Write every line of the material out exactly as shown.
-- -- --
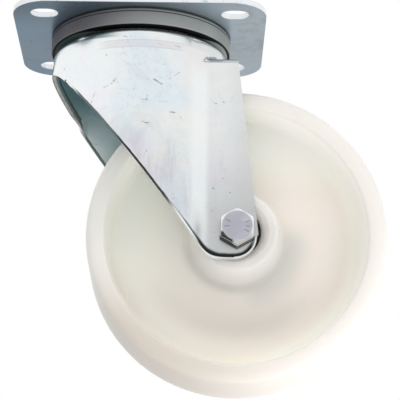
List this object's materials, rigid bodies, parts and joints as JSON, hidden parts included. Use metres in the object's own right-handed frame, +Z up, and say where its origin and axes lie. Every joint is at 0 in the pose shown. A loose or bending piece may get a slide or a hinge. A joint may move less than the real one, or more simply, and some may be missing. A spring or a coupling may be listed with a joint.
{
  "type": "swivel castor",
  "caption": "Swivel castor with a slotted top plate, grey bearing seal, pressed zinc-plated fork, bolted axle and solid white nylon wheel on a roller bearing.",
  "frame": {"origin": "on the plate's top face, where the swivel axis meets it and at the centre of the four slots", "axes": "+Z up out of the plate's top face along the swivel axis; +X the way the wheel trails at rest, along the plate's long side; +Y along the axle, towards its nut"},
  "size_m": [0.2015, 0.112, 0.201],
  "materials": {
    "zinc_sheet": "bright zinc plate with faint blue and violet passivation",
    "bolt_steel": "zinc-plated bolt steel, smooth",
    "bearing_steel": "ground and greased bearing steel",
    "grey_plastic": "plain moulded grey",
    "white_nylon": "satin ivory-white nylon, turned and slightly translucent",
    "black_plastic": "moulded black cage",
    "insert_nylon": "locking ring in the nut"
  },
  "bodies": {
    "plate": {"top_plate": "zinc_sheet", "upper_race_ring": "bearing_steel", "seal_ring": "grey_plastic", "lower_race_cup": "zinc_sheet", "kingpin_bolt": "bolt_steel", "kingpin_nut": "bolt_steel"},
    "upper_balls": {"upper_ball_set": "bearing_steel"},
    "lower_balls": {"lower_ball_set": "bearing_steel"},
    "fork": {"fork": "zinc_sheet", "axle_bolt": "bolt_steel", "axle_washer": "bolt_steel", "axle_nut": "bolt_steel", "nut_insert": "insert_nylon", "axle_tube": "bearing_steel"},
    "wheel": {"wheel": "white_nylon"},
    "roller_bearing": {"roller_cage": "black_plastic", "roller_01": "bearing_steel", "roller_02": "bearing_steel", "roller_03": "bearing_steel", "roller_04": "bearing_steel", "roller_05": "bearing_steel", "roller_06": "bearing_steel", "roller_07": "bearing_steel", "roller_08": "bearing_steel", "roller_09": "bearing_steel", "roller_10": "bearing_steel", "roller_11": "bearing_steel", "roller_12": "bearing_steel"}
  },
  "joints": [
    {"name": "swivel", "type": "hinge", "parent": "plate", "child": "fork", "pos_m": [0, 0, 0], "axis": [0, 0, 1], "continuous": true},
    {"name": "wheel_spin", "type": "hinge", "parent": "fork", "child": "wheel", "pos_m": [0.053, 0, -0.121], "axis": [0, 1, 0], "continuous": true},
    {"name": "upper_ball_orbit", "type": "hinge", "parent": "plate", "child": "upper_balls", "pos_m": [0, 0, 0], "axis": [0, 0, 1], "continuous": true},
    {"name": "lower_ball_orbit", "type": "hinge", "parent": "plate", "child": "lower_balls", "pos_m": [0, 0, 0], "axis": [0, 0, 1], "continuous": true},
    {"name": "roller_orbit", "type": "hinge", "parent": "fork", "child": "roller_bearing", "pos_m": [0.053, 0, -0.121], "axis": [0, 1, 0], "continuous": true}
  ],
  "couplings": [
    {"joint": "upper_ball_orbit", "follows": "swivel", "ratio": 0.5},
    {"joint": "lower_ball_orbit", "follows": "swivel", "ratio": 0.5},
    {"joint": "roller_orbit", "follows": "wheel_spin", "ratio": 0.58864}
  ]
}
-- -- --
*Answer to this task:*
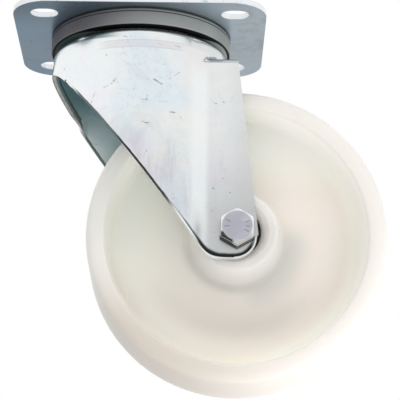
List this object's materials, rigid bodies, parts and joints as JSON, hidden parts included. Use metres in the object's own right-handed frame, +Z up, and say where its origin and axes lie. Every joint is at 0 in the pose shown. A loose or bending piece may get a slide or a hinge. A joint may move less than the real one, or more simply, and some may be missing. A spring or a coupling may be listed with a joint.
{
  "type": "swivel castor",
  "caption": "Swivel castor with a slotted top plate, grey bearing seal, pressed zinc-plated fork, bolted axle and solid white nylon wheel on a roller bearing.",
  "frame": {"origin": "on the plate's top face, where the swivel axis meets it and at the centre of the four slots", "axes": "+Z up out of the plate's top face along the swivel axis; +X the way the wheel trails at rest, along the plate's long side; +Y along the axle, towards its nut"},
  "size_m": [0.2015, 0.112, 0.201],
  "materials": {
    "zinc_sheet": "bright zinc plate with faint blue and violet passivation",
    "bolt_steel": "zinc-plated bolt steel, smooth",
    "bearing_steel": "ground and greased bearing steel",
    "grey_plastic": "plain moulded grey",
    "white_nylon": "satin ivory-white nylon, turned and slightly translucent",
    "black_plastic": "moulded black cage",
    "insert_nylon": "locking ring in the nut"
  },
  "bodies": {
    "plate": {"top_plate": "zinc_sheet", "upper_race_ring": "bearing_steel", "seal_ring": "grey_plastic", "lower_race_cup": "zinc_sheet", "kingpin_bolt": "bolt_steel", "kingpin_nut": "bolt_steel"},
    "upper_balls": {"upper_ball_set": "bearing_steel"},
    "lower_balls": {"lower_ball_set": "bearing_steel"},
    "fork": {"fork": "zinc_sheet", "axle_bolt": "bolt_steel", "axle_washer": "bolt_steel", "axle_nut": "bolt_steel", "nut_insert": "insert_nylon", "axle_tube": "bearing_steel"},
    "wheel": {"wheel": "white_nylon"},
    "roller_bearing": {"roller_cage": "black_plastic", "roller_01": "bearing_steel", "roller_02": "bearing_steel", "roller_03": "bearing_steel", "roller_04": "bearing_steel", "roller_05": "bearing_steel", "roller_06": "bearing_steel", "roller_07": "bearing_steel", "roller_08": "bearing_steel", "roller_09": "bearing_steel", "roller_10": "bearing_steel", "roller_11": "bearing_steel", "roller_12": "bearing_steel"}
  },
  "joints": [
    {"name": "swivel", "type": "hinge", "parent": "plate", "child": "fork", "pos_m": [0, 0, 0], "axis": [0, 0, 1], "continuous": true},
    {"name": "wheel_spin", "type": "hinge", "parent": "fork", "child": "wheel", "pos_m": [0.053, 0, -0.121], "axis": [0, 1, 0], "continuous": true},
    {"name": "upper_ball_orbit", "type": "hinge", "parent": "plate", "child": "upper_balls", "pos_m": [0, 0, 0], "axis": [0, 0, 1], "continuous": true},
    {"name": "lower_ball_orbit", "type": "hinge", "parent": "plate", "child": "lower_balls", "pos_m": [0, 0, 0], "axis": [0, 0, 1], "continuous": true},
    {"name": "roller_orbit", "type": "hinge", "parent": "fork", "child": "roller_bearing", "pos_m": [0.053, 0, -0.121], "axis": [0, 1, 0], "continuous": true}
  ],
  "couplings": [
    {"joint": "upper_ball_orbit", "follows": "swivel", "ratio": 0.5},
    {"joint": "lower_ball_orbit", "follows": "swivel", "ratio": 0.5},
    {"joint": "roller_orbit", "follows": "wheel_spin", "ratio": 0.58864}
  ]
}